Abstract
Seismic imaging techniques are widely used to determine fluid migration pathways in the subsurface. Understanding the timing and distribution of focused fluid migration pathways is important for assessing reservoir seal quality and hydrocarbon exploration risk, as well as seafloor biogeochemical processes in the case of fluid venting from the seafloor. The frontier Canterbury Basin southeast of New Zealand is well studied, but questions remain regarding the dynamic movement of fluids through the basin. Using 3D seismic data combined with high-resolution boomer seismic data, we characterise focused fluid migration and sediment remobilisation events in the Canterbury Basin. We show how polygonal fault formation and nucleation is affected in the vicinity of vertically ascending fluids and sediments. A cylindrical region devoid of polygonal faulting around the feeder system of a buried sediment volcano points to the possible existence of an axisymmetrical stress field induced by upward migrating fluids and sediments. Sediment remobilisation and intrusions of permeable stingers (i.e. sand injectites) could enable dewatering of their host strata and thereby prevent polygonal faults from nucleating. Amplitude variations with angle (AVA) and a detailed analysis of two tiers of polygonal faults reveal three phases of fluid migration and sediment remobilisation and intrusion through, and into, low permeability sediments.

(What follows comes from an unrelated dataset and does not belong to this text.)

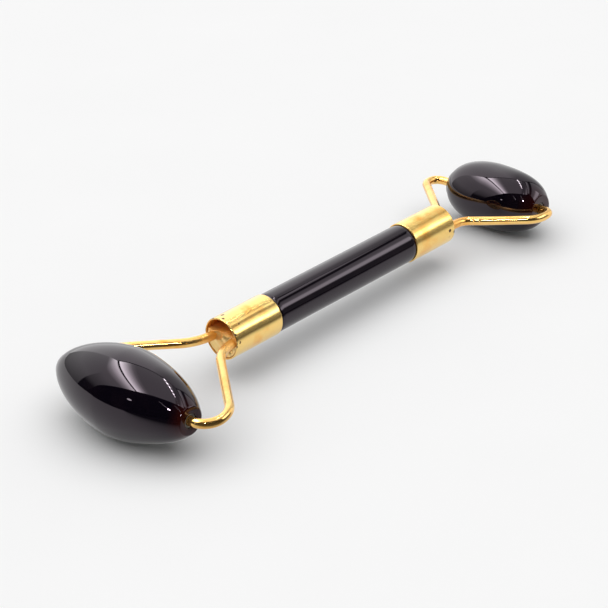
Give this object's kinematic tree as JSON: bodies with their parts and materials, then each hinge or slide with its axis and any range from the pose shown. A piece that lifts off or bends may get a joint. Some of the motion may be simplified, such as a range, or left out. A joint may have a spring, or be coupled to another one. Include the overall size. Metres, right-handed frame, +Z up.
{
  "type": "face roller",
  "caption": "Double-ended facial massage roller: polished black stone grip in gold ferrules, wire forks holding a large and a small stone roller that spin freely.",
  "frame": {"origin": "on the surface that the two rollers rest on, under the middle of the object's outer box", "axes": "+Y along the grip from the large roller to the small roller, +X along both roller axles, +Z up from the surface"},
  "size_m": [0.0482, 0.1454, 0.02],
  "materials": {
    "obsidian": "polished black volcanic glass, mirror gloss",
    "gold_plated_ferrule": "polished gold plating with a few pits",
    "gold_plated_wire": "polished gold plating over bent wire",
    "brass_plug": "turned brass, plated over, darker in the recess",
    "plated_solder": "flowed solder, plated over, slightly lumpy",
    "nylon": "natural moulded nylon",
    "epoxy": "cured amber-brown epoxy"
  },
  "bodies": {
    "handle": {"grip_stone": "obsidian", "large_end_ferrule": "gold_plated_ferrule", "small_end_ferrule": "gold_plated_ferrule", "large_end_plug": "brass_plug", "small_end_plug": "brass_plug", "large_end_adhesive": "epoxy", "small_end_adhesive": "epoxy", "large_fork_wire": "gold_plated_wire", "small_fork_wire": "gold_plated_wire", "large_end_solder": "plated_solder", "small_end_solder": "plated_solder"},
    "large_roller": {"large_roller_stone": "obsidian", "large_roller_left_bush": "nylon", "large_roller_right_bush": "nylon", "large_roller_left_adhesive": "epoxy", "large_roller_right_adhesive": "epoxy"},
    "small_roller": {"small_roller_stone": "obsidian", "small_roller_left_bush": "nylon", "small_roller_right_bush": "nylon", "small_roller_left_adhesive": "epoxy", "small_roller_right_adhesive": "epoxy"}
  },
  "joints": [
    {"name": "large_roller_spin", "type": "hinge", "parent": "handle", "child": "large_roller", "pos_m": [-0.00096, -0.06273, 0.01], "axis": [1, 0, 0], "continuous": true},
    {"name": "small_roller_spin", "type": "hinge", "parent": "handle", "child": "small_roller", "pos_m": [-0.00096, 0.06443, 0.0083], "axis": [1, 0, 0], "continuous": true}
  ]
}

Our integrated conceptual model provides insights into vertical fluid migration mechanisms and the implications for polygonal fault formation.
•Cylindrical faults surround a fluid conduit in a 2 km radius.•Polygonal faults don't nucleate within a cylindrical region around a fluid conduit.•Buried pockmarks formed on the upper tips of polygonal faults.•Shallow bright spots form beneath present day seafloor pockmarks.•Radial faults within a polygonal fault system form around buried Mounds.